Totally agree. After a few months with the Vario, I'm well aware of all its qualities, but there are also some drawbacks, and it gets its fair share of criticism on the US forums, and the guy on BB isn't in total isolation.

It's easy to set, and easy to get back to a repeat setting. I too like the way it makes minimum mess, and the way a portafilter can sit in it on its own while it grinds. And I like the way that you can switch between the portafilter holder and the collecting bin for grounds. Build quality, to my eyes, is good enough and the whole set-up seems substantial.

-

But it has its foibles. No cut off, which is a bummer when changing beans - and the hopper is damned stiff to take off. The adjusters don't click into place as firmly as I would like, and, in a busy kitchen, are easy to shift without noticing (or do they just slip down with use?) My experience is also that consecutive throws of the same bean can vary by as much as 2 grammes.

My main dispute is that, to get a fine enough grind, I'm about 2 clicks off the absolute minimum setting. That's OK for now, but what happens as wear occurs? I'm aware that the US Baratzas have now been equipped with a second adjustment screw, between the dispensing slot and the rubber grommet, but not the Malkonigs. One of the contributors to The Other Black Stuff has had to resort to putting a paper shim under the lower burr to raise it higher and hence get a finer grind. Not the tweaking I'd expect with a £300+ piece of kit.

Again, it's all down to personal perception. Would I buy another? ....the jury's still out on that one.


----------



## ChiarasDad (Mar 21, 2010)

Everything I've read about the Vario makes it sound like I could not go wrong with that machine. The Mignon, with only that one Mignon/Vario side by side comparison review that I've been able to find, is much less of a known quantity.

(And that one review seems like a real outlier, too: it calls the cup quality from the Mignon almost indistinguishable from the Mazzer Mini E, and better than the Vario, but elsewhere I seem to read opinion after opinion that the Vario's cup quality greatly exceeds the Mini's.)

In my household the swappable hopper would be a pretty big win, and that's what puts it ahead for me. Well, that and a weird aversion I have to buying stuff that's popular. And saving a few pounds is always nice.
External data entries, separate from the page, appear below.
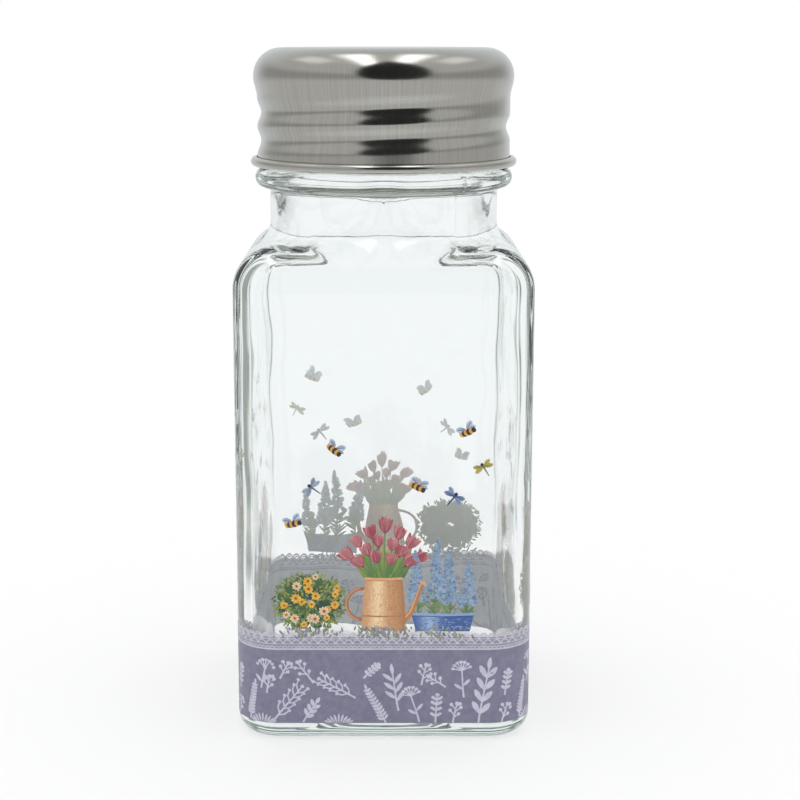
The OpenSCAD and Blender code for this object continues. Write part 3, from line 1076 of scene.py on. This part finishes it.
@dataclass
class GardenPicture:
    """One garden picture on each face: a daisy bush, a watering can of tulips, a trough of blue spikes, bees."""

    skin: PrintedSkin
    base: float = 17.3
    bush_r: float = 4.4
    can_w: float = 6.5
    can_h: float = 8.0
    spike_h: float = 14.0
    finish: PaintedInk = field(default_factory=PaintedInk)
    dice: random.Random = field(default_factory=lambda: random.Random(7))

    def pick(self, *colours: str) -> tuple:
        """Picks one of some hex colours and lets it stray a little towards another."""
        return mixed(self.dice.choice(colours), self.dice.choice(colours), self.dice.random() * 0.6)

    def daisy_bush(self) -> Sketch:
        """Draws the round green bush with its yellow and white daisies, standing on the origin."""
        page, r = Sketch(), self.bush_r
        for i in range(24):
            a, d = math.pi * 2.0 * i / 24, r * (0.75 if i % 2 else 0.35)
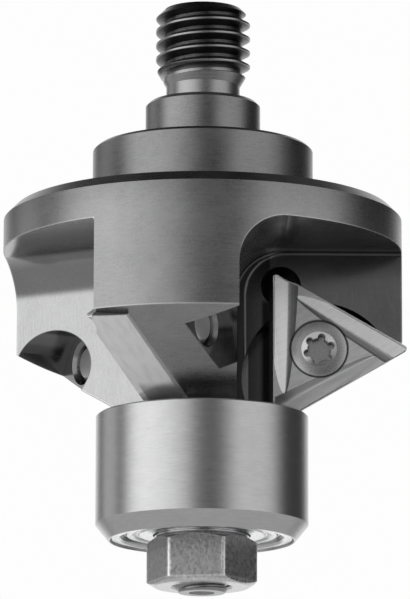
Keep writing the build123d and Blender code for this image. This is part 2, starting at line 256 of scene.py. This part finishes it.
# %% The lit table
floor_radius = 0.6
floor_height = -0.2
fade_start = 0.35
fade_end = 0.58
lit_glow = 0.46
seen_glow = 0.96
bpy.ops.object.select_all(action="DESELECT")
bpy.ops.mesh.primitive_circle_add(vertices=96, radius=floor_radius, fill_type="NGON")
floor = bpy.context.active_object
floor.name = "floor"
floor.location = (0.0, 0.0, floor_height)
floor_material = bpy.data.materials.new("floor_paper")
floor_material.use_nodes = True
floor_material.node_tree.nodes.clear()
paper_wire = Wire(floor_material.node_tree)
floor_x, floor_y = parts(paper_wire.node("TexCoord", output="Object"))[:2]
from_middle = paper_wire.math("SQRT", floor_x * floor_x + floor_y * floor_y)
seen_directly = paper_wire.node("LightPath", output="Is Camera Ray")
glow = lit_glow + (seen_glow - lit_glow) * seen_directly
paper_shader = paper_wire.node("Emission", {"Color": (1.0, 1.0, 1.0, 1.0), "Strength": glow})
clear_shader = paper_wire.node("BsdfTransparent")
underside = paper_wire.node("NewGeometry", output="Backfacing")
clear = paper_wire.math("MAXIMUM", underside, step(from_middle, fade_start, fade_end))
table_shader = paper_wire.node("MixShader", {0: clear, 1: paper_shader, 2: clear_shader})
close_tree(table_shader, "OutputMaterial", "Surface")
floor.data.materials.append(floor_material)
floor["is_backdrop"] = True
print("table at", floor_height, "m")

# %% [markdown]
# ## A metal finish
# Every finish here is steel or carbide, so they share one recipe: a grey that
# changes a little over the surface, a roughness, and a fine relief. The recipe
# takes a function that draws the patterns from the point's place, in
# millimetres, and gives back the grey, the roughness and the relief's height.

# %% The recipe for a metal finish
STEEL_TINT = (1.0, 1.0, 1.01)


def metal(name, draw, metallic=1.0):
    material = bpy.data.materials.new(name)
    material.use_nodes = True
    tree = material.node_tree
    tree.nodes.clear()
    start = Wire(tree)
    place = start.node("TexCoord", output="Object")
    place = place.node("VectorMath", {0: place, 3: 1.0 / MM}, operation="SCALE")
    grey, roughness, relief = draw(place)
    even = join(grey, grey, grey)
    colour = grey.node("VectorMath", {0: even, 1: STEEL_TINT}, operation="MULTIPLY")
    bump = relief.node("Bump", {"Height": relief, "Strength": 1.0, "Distance": MM})
    inputs = {"Base Color": colour, "Metallic": metallic, "Roughness": roughness, "Normal": bump}
    close_tree(start.node("BsdfPrincipled", inputs), "OutputMaterial", "Surface")
    return material


def dress(node, material):
    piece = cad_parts[node]
    for slot in piece.material_slots:
        slot.material = material


print("recipe ready")

# %% [markdown]
# ## The head's steel
# The body is turned from bar, milled, and blackened to a satin grey. Its three
# stations are alike, so a finish is drawn once: every point is first turned to
# the station it belongs to. There the insert stands on +X, and Y counts from
# the axis towards the lug that carries the insert. The sizes below, in
# millimetres, are those of the model.

# %% One station for all three
def station_place(x, y, start):
    """The same point turned to the first station, with angles counted from start."""
    angle = x.math("ARCTAN2", y, x) * math.degrees(1.0)
    folded = angle.math("FLOORED_MODULO", angle - start, 120.0) + start
    turned = folded * math.radians(1.0)
    radius = x.math("SQRT", x * x + y * y)
    return radius * x.math("COSINE", turned), radius * x.math("SINE", turned)


def near(value, place, width):
    """1 where value is at place, falling to 0 a width away."""
    return 1 - step(abs(value - place), 0.0, width)


hub_bottom = -6.6
flange_bottom = -11.06
rim_bottom = -20.48
pocket_bottom = -29.1
journal_radius = 3.3
pocket_corner = (3.3, -1.2)
mill_radius = 5.0
lean = math.radians(1.2)
flank_slope = math.radians(30.0)
insert_middle = (12.1, -21.3)
seat_floor = 2.77
notch_floor = 7.47
notch_middle = (-0.5, -0.7)
notch_radius = 3.9
screw_pitch = 0.7
screw_hole_radius = 2.02
pilot_top = 5.1
thread_start = 8.1
thread_crest = 4.95
print("stations fold onto one another every 120 degrees")

# %% [markdown]
# The chip pocket is milled in front of the insert, and its outline is rounded where the ceiling
# meets the inner wall. Behind the lug a round notch opens over the end of the insert's screw. The
# notch's wall and the screw's hole are darkened with painted shade, and the hole's turns of thread
# are painted as dark lines. The two functions below tell where a point lies in them.

# %% Places in the pockets and notches
def pocket_place(x, y, z):
    """Distances from a pocket's lug face and, inwards, from its rounded outline."""
    sx, sy = station_place(x, y, -90.0)
    from_wall = (sx - pocket_corner[0]) * math.cos(lean) + (sy - pocket_corner[1]) * math.sin(lean)
    from_lug = (sy - pocket_corner[1]) * math.cos(lean) - (sx - pocket_corner[0]) * math.sin(lean)
    in_x = x.math("MAXIMUM", mill_radius - from_wall, 0.0)
    in_z = x.math("MAXIMUM", mill_radius - flange_bottom + z, 0.0)
    from_outline = mill_radius - x.math("SQRT", in_x * in_x + in_z * in_z)
    return from_lug, from_outline, sx, sy


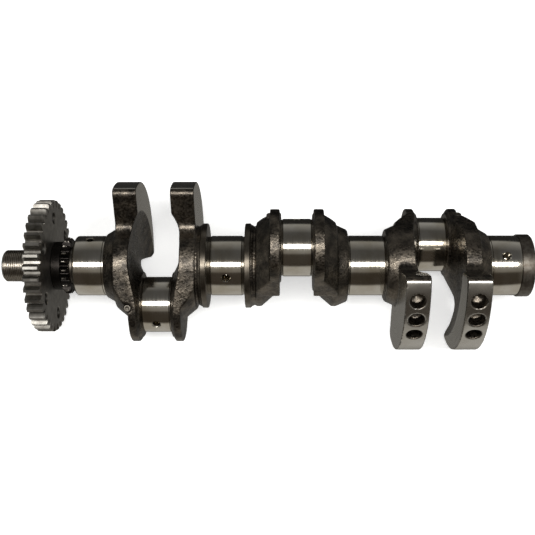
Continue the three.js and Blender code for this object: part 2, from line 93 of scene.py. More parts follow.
# %% Camera
LOOK_AT = Vector((1.7, 0.0, 51.3)) * MM
CAMERA_DISTANCE = 710.8 * MM
CAMERA_AZIMUTH = math.radians(2.04)
CAMERA_ELEVATION = math.radians(63.9)
CAMERA_ROLL = math.radians(-1.87)
FOCAL_IN_WIDTHS = 1.62542056

towards_camera = Vector((
    math.sin(CAMERA_AZIMUTH) * math.cos(CAMERA_ELEVATION),
    -math.cos(CAMERA_AZIMUTH) * math.cos(CAMERA_ELEVATION),
    math.sin(CAMERA_ELEVATION),
))
camera = bpy.data.objects.new("camera", bpy.data.cameras.new("camera"))
camera.data.lens = FOCAL_IN_WIDTHS * camera.data.sensor_width
camera.location = LOOK_AT + towards_camera * CAMERA_DISTANCE
aim = (-towards_camera).to_track_quat("-Z", "Y").to_matrix().to_4x4()
camera.matrix_world = Matrix.Translation(camera.location) @ aim @ Matrix.Rotation(CAMERA_ROLL, 4, "Z")
bpy.context.collection.objects.link(camera)
bpy.context.scene.camera = camera
print(f"lens {camera.data.lens:.1f} mm")

# %% [markdown]
# ## The studio
#
# Polished steel has no colour of its own to show: it shows the room. So the room is described by what lies in
# each direction round the shaft. Behind it the room is dark, then a pale back wall rises and fades upwards.
# One long softbox hangs just above the camera and draws the bright strip along every journal. The front wall
# is dim, and the pale paper on the bench comes in from the front and below. The floor itself is kept out of
# the reflections, because the tones of the room already say what it looks like from the shaft. It glows a
# little, as a light table does, so that it stays white.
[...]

But mainly it's the hopper. I think.







Anyway, the point is that my reasons aren't necessarily anyone else's.

Oh, and I could be wrong about this, but I think I saw a Vario as a secondary grinder on one of the WBC competition setups -- might have been on the first day.


----------



## FurryCup (Jun 10, 2010)

we are on the same wave lenght, but it is incorrect to say UK models don't have the second adjuster screw. Mine does (I have just checked again to make sure). They are the same as the US model and anyone who says different is just trying to get rid of old stock. I got mine from here http://www.xpresscoffeeuk.co.uk 3 or 4 weeks ago, great service too. I got the last one in stock at that time so any new ones should be the new models. It also comes with the new front panel (with sleep mode).

http://www.home-barista.com/grinders/recalibrating-baratza-vario-t10282.html link to adjuster screw.


----------



## FurryCup (Jun 10, 2010)

ChiarasDad said:


> Everything I've read about the Vario makes it sound like I could not go wrong with that machine. The Mignon, with only that one Mignon/Vario side by side comparison review that I've been able to find, is much less of a known quantity.
> 
> (And that one review seems like a real outlier, too: it calls the cup quality from the Mignon almost indistinguishable from the Mazzer Mini E, and better than the Vario, but elsewhere I seem to read opinion after opinion that the Vario's cup quality greatly exceeds the Mini's.)
> 
> ...


I agree with the hopper point, but I think this may be addressed in the future as the company has been addressing other early problems. As for the secondary grinder, thats just what it should be in a commercial enviroment. If they made one the size of a SJ Wow watch out!

Cost? The site I recommend has 5% off and free dly. If you take this into account the price is a little closer especially the chrome model.


----------



## vintagecigarman (Aug 10, 2009)

FurryCup said:


> we are on the same wave lenght, but it is incorrect to say UK models don't have the second adjuster screw. Mine does (I have just checked again to make sure). They are the same as the US model and anyone who says different is just trying to get rid of old stock.
> 
> http://www.home-barista.com/grinders/recalibrating-baratza-vario-t10282.html link to adjuster screw.


FurryCup: the photos at the start of that link refer to the primary adjuster, under the grommet. Later posts in the thread relate to later models which have a second allen-headed screw, in a hole just forward of the grommet. I've just found this on mine - it was skilfully covered with a black stick-on piece that was only visible under bright light.

My Mahkonig manual, dated 2009 and including the sleep timer, makes no mention of this adjustment (which can only make the machine grind finer) - though it is prominent in the Baraza manual of the same vintage: http://www.baratza.com/cms/pdf/Vario%20Operations%20English%20Manual%20lowres.pdf

Interestingly, Baraza now include a tool to adjust this screw with their grinders - seems to be a bit of a move from when Kyle Anderson, the designer, reckoned that it would seldom need to be adjusted on a post on one of the US forums.

Well at least I won't have to resort to shimming the burrs with bits of paper!


----------



## FurryCup (Jun 10, 2010)

Ah! I never read the manual that came with my Vario as I had already read the Baratza version online. So when it came I just checked to see if it was the same. I have had a look at my manual (Jan 2010) and the Euro online version and there is no mention of burr calibration, which is poor. I may drop them an email on this. Anyway you have that second screw on yours so I hope you are a little happier. The trouble with that paper post while very good at the time it will probably never be updated so many people will see that and be put off.


----------